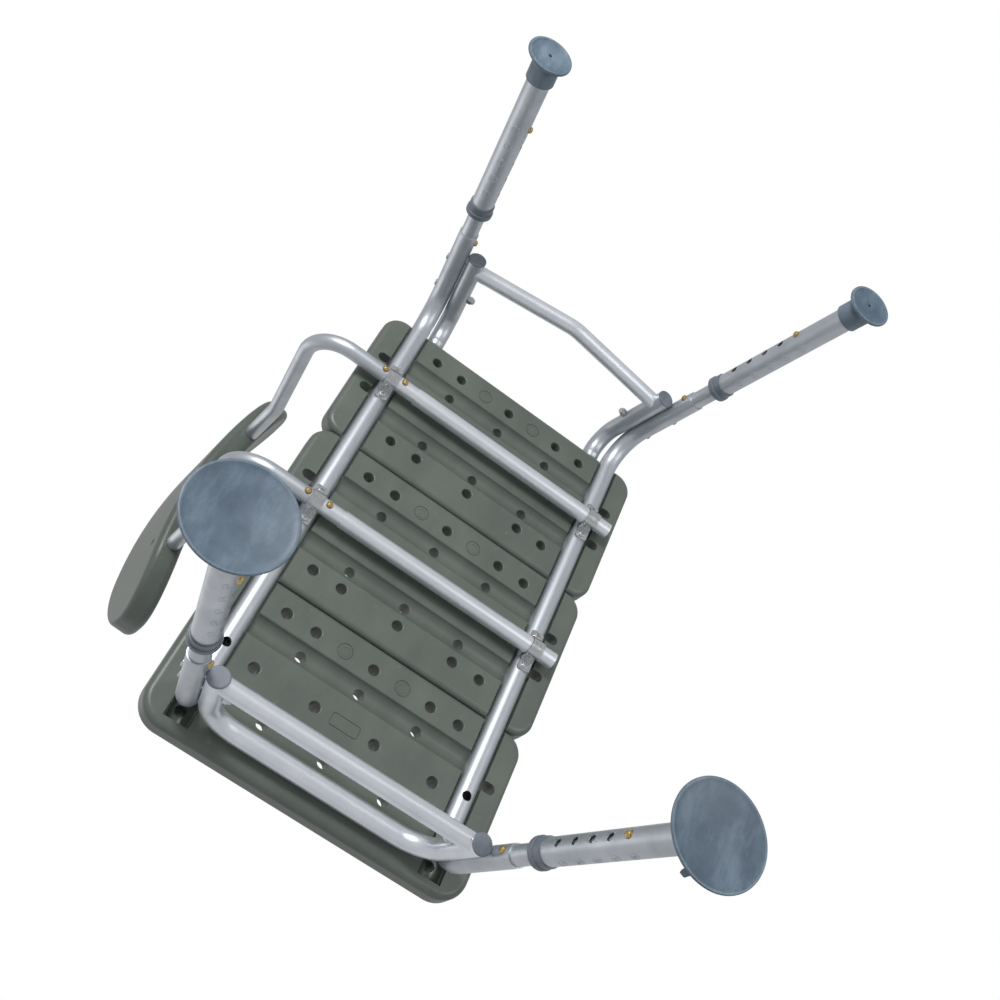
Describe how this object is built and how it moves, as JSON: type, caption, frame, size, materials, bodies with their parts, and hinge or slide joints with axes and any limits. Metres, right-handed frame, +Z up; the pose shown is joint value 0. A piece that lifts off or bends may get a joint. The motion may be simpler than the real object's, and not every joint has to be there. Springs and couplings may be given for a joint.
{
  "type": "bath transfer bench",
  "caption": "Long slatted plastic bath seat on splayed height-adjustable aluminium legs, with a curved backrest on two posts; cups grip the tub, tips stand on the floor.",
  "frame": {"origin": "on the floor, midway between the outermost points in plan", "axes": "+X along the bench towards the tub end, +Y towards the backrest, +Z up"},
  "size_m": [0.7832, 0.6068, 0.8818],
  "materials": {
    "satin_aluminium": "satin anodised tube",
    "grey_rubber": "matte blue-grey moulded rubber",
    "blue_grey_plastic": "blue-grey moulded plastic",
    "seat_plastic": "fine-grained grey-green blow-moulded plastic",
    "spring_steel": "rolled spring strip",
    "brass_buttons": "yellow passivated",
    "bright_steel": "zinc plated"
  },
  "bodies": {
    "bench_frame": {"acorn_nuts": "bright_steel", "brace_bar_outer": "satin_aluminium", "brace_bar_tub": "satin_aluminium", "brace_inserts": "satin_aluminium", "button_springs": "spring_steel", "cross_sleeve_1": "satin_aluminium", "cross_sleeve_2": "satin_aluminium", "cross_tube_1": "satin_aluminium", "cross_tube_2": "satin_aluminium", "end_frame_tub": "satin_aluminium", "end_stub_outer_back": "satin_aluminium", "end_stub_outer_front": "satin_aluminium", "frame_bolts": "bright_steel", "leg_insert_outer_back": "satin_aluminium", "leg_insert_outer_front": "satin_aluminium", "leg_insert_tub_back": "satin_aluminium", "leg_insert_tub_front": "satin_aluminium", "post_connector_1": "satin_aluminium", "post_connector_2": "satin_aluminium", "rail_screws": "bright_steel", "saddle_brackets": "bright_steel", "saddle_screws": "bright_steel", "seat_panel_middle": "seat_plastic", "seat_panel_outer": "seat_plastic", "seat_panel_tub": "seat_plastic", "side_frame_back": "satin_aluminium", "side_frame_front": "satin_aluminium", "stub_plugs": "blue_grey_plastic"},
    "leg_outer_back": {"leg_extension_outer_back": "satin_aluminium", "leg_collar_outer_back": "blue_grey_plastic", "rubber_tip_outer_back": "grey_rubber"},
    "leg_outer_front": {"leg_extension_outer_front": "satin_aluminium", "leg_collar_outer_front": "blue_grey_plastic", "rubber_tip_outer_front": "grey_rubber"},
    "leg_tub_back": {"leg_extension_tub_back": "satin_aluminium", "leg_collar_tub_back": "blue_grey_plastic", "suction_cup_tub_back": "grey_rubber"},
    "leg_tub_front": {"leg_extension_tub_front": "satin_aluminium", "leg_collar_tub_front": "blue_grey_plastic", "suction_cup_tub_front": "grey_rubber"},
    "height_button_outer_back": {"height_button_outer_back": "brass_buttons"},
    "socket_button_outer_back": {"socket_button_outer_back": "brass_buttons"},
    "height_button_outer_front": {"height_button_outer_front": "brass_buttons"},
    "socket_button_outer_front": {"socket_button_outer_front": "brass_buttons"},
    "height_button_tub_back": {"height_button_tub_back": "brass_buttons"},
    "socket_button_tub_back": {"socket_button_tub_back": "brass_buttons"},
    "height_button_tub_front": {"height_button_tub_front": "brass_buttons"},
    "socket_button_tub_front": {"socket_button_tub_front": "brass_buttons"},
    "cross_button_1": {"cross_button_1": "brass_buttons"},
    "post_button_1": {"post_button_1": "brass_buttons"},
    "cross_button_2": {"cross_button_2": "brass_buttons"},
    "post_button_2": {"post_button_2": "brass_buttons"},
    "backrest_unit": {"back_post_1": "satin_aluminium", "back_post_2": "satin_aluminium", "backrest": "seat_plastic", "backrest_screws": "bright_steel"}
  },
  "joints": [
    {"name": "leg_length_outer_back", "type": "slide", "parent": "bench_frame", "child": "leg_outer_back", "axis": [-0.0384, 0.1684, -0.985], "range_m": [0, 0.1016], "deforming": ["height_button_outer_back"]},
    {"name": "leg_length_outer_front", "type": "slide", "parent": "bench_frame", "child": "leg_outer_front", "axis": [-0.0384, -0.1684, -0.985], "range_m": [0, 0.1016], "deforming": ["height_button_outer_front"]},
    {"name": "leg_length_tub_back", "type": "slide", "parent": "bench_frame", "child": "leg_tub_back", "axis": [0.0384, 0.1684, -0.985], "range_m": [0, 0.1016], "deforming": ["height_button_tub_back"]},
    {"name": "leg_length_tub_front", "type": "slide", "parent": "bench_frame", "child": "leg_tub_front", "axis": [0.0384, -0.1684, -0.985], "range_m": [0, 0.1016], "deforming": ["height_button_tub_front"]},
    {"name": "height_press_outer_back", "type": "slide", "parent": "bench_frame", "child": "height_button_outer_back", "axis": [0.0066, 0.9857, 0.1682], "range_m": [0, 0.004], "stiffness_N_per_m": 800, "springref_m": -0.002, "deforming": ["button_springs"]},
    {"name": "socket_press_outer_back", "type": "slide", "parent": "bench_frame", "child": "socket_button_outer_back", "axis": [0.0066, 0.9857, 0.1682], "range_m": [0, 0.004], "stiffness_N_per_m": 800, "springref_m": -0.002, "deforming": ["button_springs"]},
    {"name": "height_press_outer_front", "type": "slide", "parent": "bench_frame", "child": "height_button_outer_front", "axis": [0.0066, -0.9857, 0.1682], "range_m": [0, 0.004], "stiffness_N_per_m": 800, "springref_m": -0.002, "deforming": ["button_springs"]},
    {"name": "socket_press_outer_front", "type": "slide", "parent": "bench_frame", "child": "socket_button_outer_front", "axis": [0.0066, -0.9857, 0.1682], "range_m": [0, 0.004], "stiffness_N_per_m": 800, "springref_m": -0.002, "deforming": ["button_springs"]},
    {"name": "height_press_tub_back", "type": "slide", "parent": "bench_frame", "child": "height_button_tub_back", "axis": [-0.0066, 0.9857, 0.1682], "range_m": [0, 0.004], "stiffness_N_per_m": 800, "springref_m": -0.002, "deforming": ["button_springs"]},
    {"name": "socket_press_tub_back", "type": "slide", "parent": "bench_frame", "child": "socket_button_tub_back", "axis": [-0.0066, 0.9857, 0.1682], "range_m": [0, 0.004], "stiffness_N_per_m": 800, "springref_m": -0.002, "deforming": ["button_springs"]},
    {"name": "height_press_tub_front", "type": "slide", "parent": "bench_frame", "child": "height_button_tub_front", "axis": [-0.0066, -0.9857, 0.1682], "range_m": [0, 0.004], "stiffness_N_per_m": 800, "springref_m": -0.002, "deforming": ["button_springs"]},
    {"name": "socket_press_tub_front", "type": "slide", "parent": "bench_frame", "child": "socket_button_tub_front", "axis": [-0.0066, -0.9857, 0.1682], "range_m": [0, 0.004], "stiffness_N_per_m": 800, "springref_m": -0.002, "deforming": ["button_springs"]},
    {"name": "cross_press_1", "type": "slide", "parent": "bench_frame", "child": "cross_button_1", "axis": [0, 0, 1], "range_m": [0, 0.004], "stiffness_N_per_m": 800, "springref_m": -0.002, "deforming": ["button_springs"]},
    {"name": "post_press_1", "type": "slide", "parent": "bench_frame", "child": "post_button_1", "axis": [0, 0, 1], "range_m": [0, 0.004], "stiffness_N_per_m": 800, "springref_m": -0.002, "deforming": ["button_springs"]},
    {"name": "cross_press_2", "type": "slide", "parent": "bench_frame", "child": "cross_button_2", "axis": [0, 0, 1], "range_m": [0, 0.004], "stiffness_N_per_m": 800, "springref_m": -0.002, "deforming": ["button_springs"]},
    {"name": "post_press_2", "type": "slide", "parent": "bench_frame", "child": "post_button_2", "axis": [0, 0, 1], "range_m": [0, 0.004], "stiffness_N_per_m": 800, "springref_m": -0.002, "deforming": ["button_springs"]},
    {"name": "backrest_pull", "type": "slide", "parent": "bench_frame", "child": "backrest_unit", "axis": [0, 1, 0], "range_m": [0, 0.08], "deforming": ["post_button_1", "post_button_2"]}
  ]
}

* * * * * * * * *

*AIM OF THE EXERCISE*.
Copy out all lines from the material above that contain the string "materials".

*FINISHED EXERCISE*.
Describe how this object is built and how it moves, as JSON: type, caption, frame, size, materials, bodies with their parts, and hinge or slide joints with axes and any limits. Metres, right-handed frame, +Z up; the pose shown is joint value 0. A piece that lifts off or bends may get a joint. The motion may be simpler than the real object's, and not every joint has to be there. Springs and couplings may be given for a joint.
  "materials": {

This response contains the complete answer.